Both Murray and Foster have picked up on a crucial undercurrent of the election campaign – widespread public disenchantment with politicians of all hues arising from last year's furor over widespread manipulation of parliamentary expense claims by members of Parliament. That controversy, says Roger Mortimore of pollsters Ipsos/Mori, has injected an "unknown quality" into this election.

"I would expect there to be more strange and unexpected results in the election," he says. "The more that a candidate has been personally involved in it, then the more it will be likely that they will suffer ... but there are also large numbers of genuinely hardworking politicians being badly smeared."

Panning for votes, showcasing their wives

With hostility toward Britain's political classes running high, it's not surprising that party leaders are eager to grasp any new opportunities to increase their appeal.

For example, some suspect that the wives of Cameron and Brown have been wheeled out more often than they would otherwise have been if it were not for the recent narrowing of the race.

April's three televised debates – which will involve Brown, Cameron, and Nick Clegg of the Liberal Democrats dealing in turn with domestic, international, and economic issues – is another.

The live confrontations will showcase the leaders' contrasting political styles.

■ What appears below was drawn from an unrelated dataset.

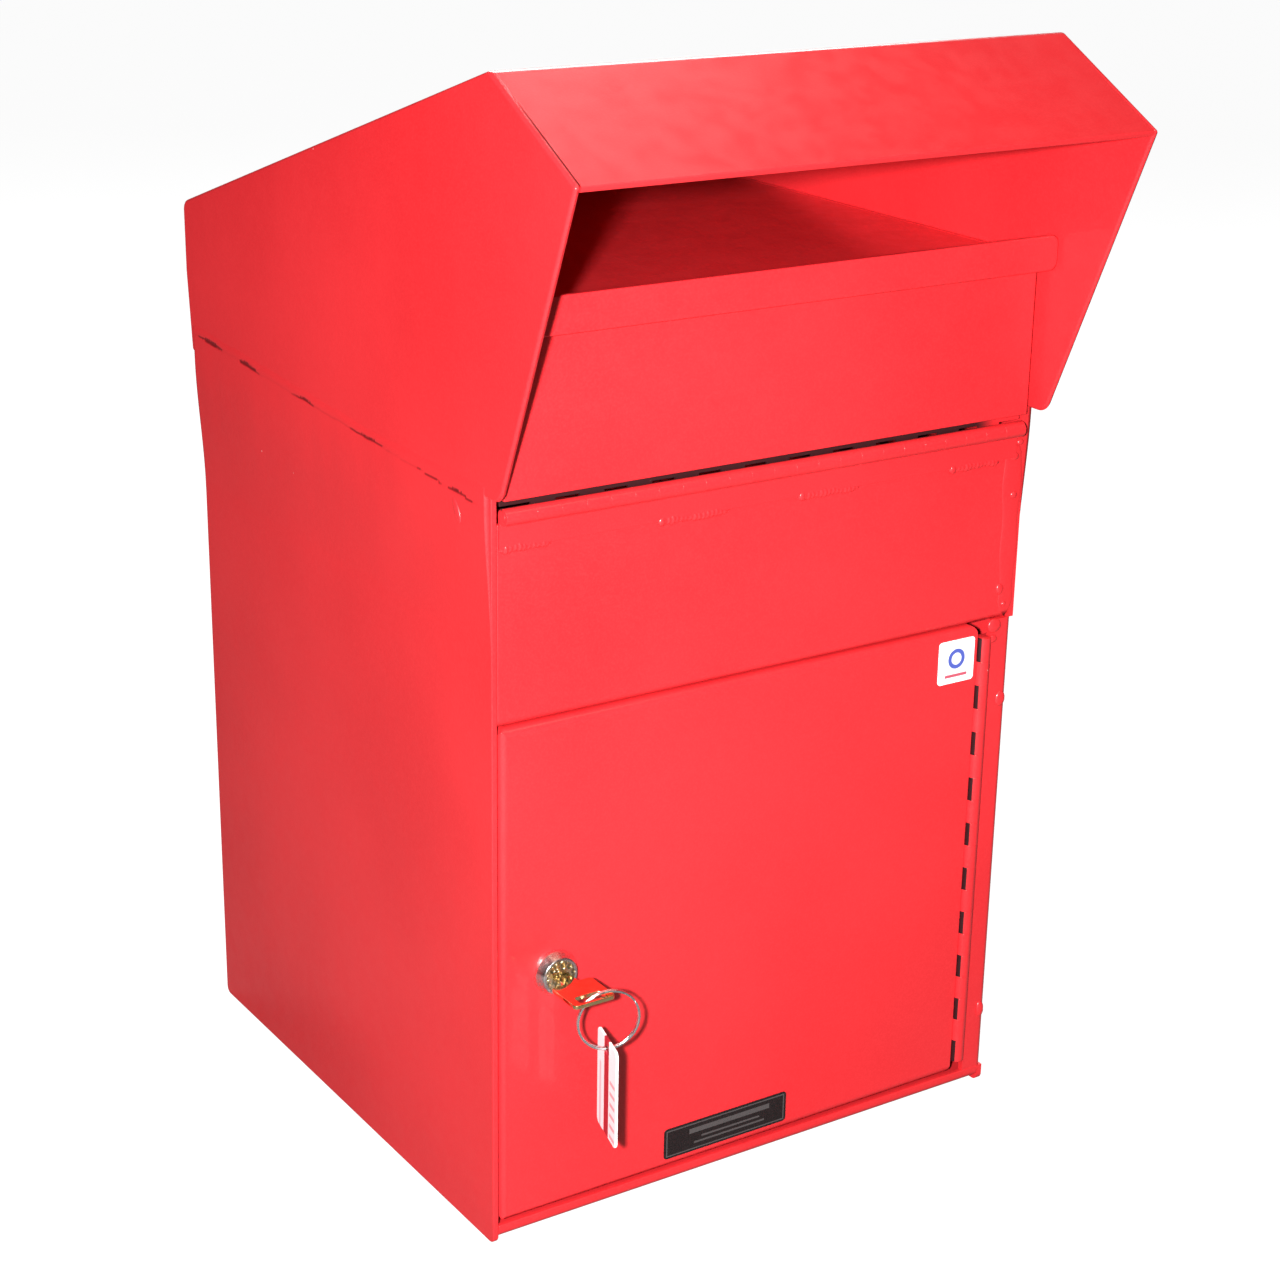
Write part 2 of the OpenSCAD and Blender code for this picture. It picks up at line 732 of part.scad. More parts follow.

Whether they, or the budget, will allow Labour a real shot at closing the gap on their Tory opponents remains to be seen.

Like others, however, pol­lster Hawkins suspects that a turning point may have been reached for the apparently stalled Tory campaign. "I think that they may well be on their way back now after reaching their low-water mark," he says. "My expectation would be for a small and working Conservative majority rather than a hung parliament."

The increasingly unpopular Labour Party has been in power for 13 years. Recent modest signs of recovery in the British economy, however, may be enough to hold off the efforts of the Conservative Party to unseat Gordon Brown.